■ **Information supplied**
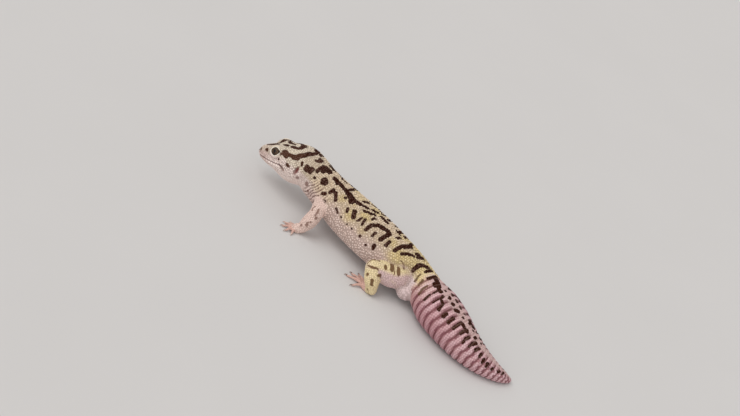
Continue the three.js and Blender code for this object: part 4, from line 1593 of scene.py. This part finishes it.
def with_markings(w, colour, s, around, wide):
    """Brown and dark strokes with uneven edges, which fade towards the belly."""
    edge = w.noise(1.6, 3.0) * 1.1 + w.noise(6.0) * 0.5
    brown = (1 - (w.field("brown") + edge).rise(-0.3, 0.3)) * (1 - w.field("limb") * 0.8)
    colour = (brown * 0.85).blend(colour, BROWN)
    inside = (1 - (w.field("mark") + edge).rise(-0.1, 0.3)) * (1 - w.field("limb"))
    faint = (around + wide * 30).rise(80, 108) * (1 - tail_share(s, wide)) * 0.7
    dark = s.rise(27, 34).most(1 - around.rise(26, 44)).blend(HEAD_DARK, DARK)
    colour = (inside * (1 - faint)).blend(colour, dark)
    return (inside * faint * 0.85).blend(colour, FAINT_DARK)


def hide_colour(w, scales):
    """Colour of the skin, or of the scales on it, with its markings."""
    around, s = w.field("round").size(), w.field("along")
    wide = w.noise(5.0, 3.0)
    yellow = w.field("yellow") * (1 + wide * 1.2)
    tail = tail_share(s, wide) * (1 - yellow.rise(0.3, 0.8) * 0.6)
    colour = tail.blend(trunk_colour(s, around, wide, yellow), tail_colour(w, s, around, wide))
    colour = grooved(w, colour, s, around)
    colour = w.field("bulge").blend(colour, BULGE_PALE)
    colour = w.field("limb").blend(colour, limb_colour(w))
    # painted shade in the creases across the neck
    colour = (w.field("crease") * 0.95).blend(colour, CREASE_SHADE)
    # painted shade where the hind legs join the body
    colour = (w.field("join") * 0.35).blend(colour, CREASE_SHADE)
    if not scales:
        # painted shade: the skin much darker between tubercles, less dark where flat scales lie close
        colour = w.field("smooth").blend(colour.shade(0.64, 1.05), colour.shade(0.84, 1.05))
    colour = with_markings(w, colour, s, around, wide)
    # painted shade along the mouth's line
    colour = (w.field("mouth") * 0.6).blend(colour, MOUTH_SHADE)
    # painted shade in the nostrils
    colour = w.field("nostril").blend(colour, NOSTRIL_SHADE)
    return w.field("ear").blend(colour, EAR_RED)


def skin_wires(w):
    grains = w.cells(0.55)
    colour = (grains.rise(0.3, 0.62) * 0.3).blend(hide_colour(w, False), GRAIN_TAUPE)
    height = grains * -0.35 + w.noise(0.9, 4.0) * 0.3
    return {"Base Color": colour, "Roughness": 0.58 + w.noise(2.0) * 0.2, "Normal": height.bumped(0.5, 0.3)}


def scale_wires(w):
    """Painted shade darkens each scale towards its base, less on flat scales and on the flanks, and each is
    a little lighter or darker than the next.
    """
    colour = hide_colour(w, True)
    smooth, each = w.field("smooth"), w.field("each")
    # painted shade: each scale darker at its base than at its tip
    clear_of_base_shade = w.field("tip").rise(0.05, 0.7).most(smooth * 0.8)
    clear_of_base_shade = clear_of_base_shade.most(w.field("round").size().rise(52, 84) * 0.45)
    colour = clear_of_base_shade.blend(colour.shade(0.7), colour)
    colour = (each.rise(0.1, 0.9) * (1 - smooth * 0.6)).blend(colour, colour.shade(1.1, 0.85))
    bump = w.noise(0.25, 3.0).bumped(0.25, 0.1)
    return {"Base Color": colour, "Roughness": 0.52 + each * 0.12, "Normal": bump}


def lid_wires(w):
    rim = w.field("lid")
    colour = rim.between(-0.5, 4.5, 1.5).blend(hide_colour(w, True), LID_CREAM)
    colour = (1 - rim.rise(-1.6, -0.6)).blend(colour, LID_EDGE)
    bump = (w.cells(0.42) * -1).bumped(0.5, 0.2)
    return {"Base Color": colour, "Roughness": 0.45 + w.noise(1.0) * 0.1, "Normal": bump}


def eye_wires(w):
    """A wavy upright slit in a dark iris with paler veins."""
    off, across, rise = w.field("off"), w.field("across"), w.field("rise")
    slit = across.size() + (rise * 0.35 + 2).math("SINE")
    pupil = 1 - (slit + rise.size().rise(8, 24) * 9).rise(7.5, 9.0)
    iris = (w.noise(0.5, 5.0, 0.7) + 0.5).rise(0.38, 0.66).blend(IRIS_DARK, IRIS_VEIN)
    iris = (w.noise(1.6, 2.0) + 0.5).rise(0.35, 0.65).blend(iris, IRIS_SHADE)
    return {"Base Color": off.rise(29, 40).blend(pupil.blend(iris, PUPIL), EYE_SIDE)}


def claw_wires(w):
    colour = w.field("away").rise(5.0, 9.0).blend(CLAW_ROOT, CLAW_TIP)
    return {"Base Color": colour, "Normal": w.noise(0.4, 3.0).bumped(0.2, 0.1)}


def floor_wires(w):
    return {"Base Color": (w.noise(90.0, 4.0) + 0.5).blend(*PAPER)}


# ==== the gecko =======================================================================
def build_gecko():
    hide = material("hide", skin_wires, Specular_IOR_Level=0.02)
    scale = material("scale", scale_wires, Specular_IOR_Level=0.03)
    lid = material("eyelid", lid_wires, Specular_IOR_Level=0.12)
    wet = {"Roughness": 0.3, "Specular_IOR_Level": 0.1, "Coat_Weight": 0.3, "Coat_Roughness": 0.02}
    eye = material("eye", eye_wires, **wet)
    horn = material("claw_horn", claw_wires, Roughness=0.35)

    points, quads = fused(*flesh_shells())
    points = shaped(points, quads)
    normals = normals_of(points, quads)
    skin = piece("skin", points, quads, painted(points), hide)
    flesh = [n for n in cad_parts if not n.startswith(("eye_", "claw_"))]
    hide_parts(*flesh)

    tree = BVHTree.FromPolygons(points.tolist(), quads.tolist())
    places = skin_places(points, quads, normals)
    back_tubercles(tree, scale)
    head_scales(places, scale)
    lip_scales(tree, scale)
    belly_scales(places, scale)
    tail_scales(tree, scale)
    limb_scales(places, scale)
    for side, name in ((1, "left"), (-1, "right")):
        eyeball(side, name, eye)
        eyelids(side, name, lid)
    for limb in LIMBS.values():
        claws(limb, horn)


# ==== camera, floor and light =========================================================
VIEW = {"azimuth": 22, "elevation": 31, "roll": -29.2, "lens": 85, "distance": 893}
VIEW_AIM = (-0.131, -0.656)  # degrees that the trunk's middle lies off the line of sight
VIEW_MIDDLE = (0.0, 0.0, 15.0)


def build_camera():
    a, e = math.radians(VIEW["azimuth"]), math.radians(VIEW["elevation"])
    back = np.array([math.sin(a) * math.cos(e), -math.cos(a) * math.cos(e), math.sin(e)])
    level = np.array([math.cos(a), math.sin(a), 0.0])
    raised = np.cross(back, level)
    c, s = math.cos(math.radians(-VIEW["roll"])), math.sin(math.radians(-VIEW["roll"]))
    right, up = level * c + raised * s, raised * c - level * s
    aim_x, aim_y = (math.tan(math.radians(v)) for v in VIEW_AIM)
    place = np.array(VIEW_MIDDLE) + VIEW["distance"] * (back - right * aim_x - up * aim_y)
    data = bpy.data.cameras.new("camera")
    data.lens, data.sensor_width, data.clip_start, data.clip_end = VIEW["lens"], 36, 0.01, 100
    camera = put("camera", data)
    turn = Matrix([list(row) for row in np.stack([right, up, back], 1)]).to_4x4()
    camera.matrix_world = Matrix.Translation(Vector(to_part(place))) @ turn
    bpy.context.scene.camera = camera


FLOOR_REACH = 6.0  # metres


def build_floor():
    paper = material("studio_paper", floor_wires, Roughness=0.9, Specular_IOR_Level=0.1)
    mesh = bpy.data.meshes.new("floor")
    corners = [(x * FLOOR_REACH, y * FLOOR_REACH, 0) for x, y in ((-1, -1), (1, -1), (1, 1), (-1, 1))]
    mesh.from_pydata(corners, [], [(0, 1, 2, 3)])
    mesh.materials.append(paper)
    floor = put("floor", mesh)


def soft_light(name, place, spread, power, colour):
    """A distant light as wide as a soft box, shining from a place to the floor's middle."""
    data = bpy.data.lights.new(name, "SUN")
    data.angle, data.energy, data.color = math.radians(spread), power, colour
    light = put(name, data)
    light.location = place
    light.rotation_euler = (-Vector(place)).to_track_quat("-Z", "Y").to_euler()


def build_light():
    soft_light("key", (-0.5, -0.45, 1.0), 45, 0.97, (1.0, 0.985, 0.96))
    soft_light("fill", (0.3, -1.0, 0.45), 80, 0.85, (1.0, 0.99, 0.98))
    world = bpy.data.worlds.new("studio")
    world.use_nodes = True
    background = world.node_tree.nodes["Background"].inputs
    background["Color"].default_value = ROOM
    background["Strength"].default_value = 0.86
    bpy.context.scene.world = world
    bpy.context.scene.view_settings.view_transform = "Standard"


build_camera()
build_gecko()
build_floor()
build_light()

■ **Task directions**
Return only the lines from the beginning of the material up to and including the line with "return (inside *", exactly as written.

■ **Solution**
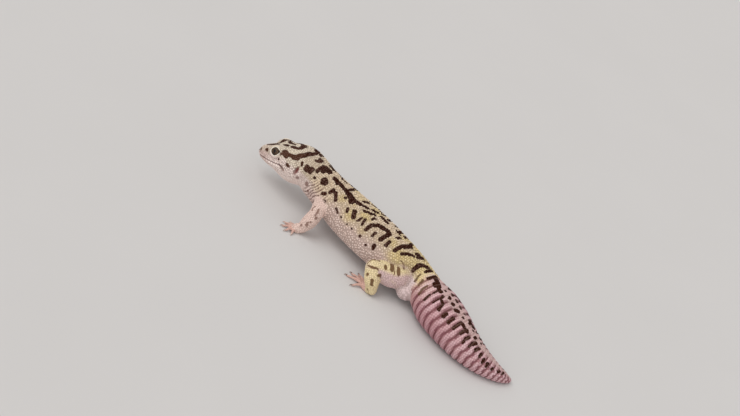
Continue the three.js and Blender code for this object: part 4, from line 1593 of scene.py. This part finishes it.
def with_markings(w, colour, s, around, wide):
    """Brown and dark strokes with uneven edges, which fade towards the belly."""
    edge = w.noise(1.6, 3.0) * 1.1 + w.noise(6.0) * 0.5
    brown = (1 - (w.field("brown") + edge).rise(-0.3, 0.3)) * (1 - w.field("limb") * 0.8)
    colour = (brown * 0.85).blend(colour, BROWN)
    inside = (1 - (w.field("mark") + edge).rise(-0.1, 0.3)) * (1 - w.field("limb"))
    faint = (around + wide * 30).rise(80, 108) * (1 - tail_share(s, wide)) * 0.7
    dark = s.rise(27, 34).most(1 - around.rise(26, 44)).blend(HEAD_DARK, DARK)
    colour = (inside * (1 - faint)).blend(colour, dark)
    return (inside * faint * 0.85).blend(colour, FAINT_DARK)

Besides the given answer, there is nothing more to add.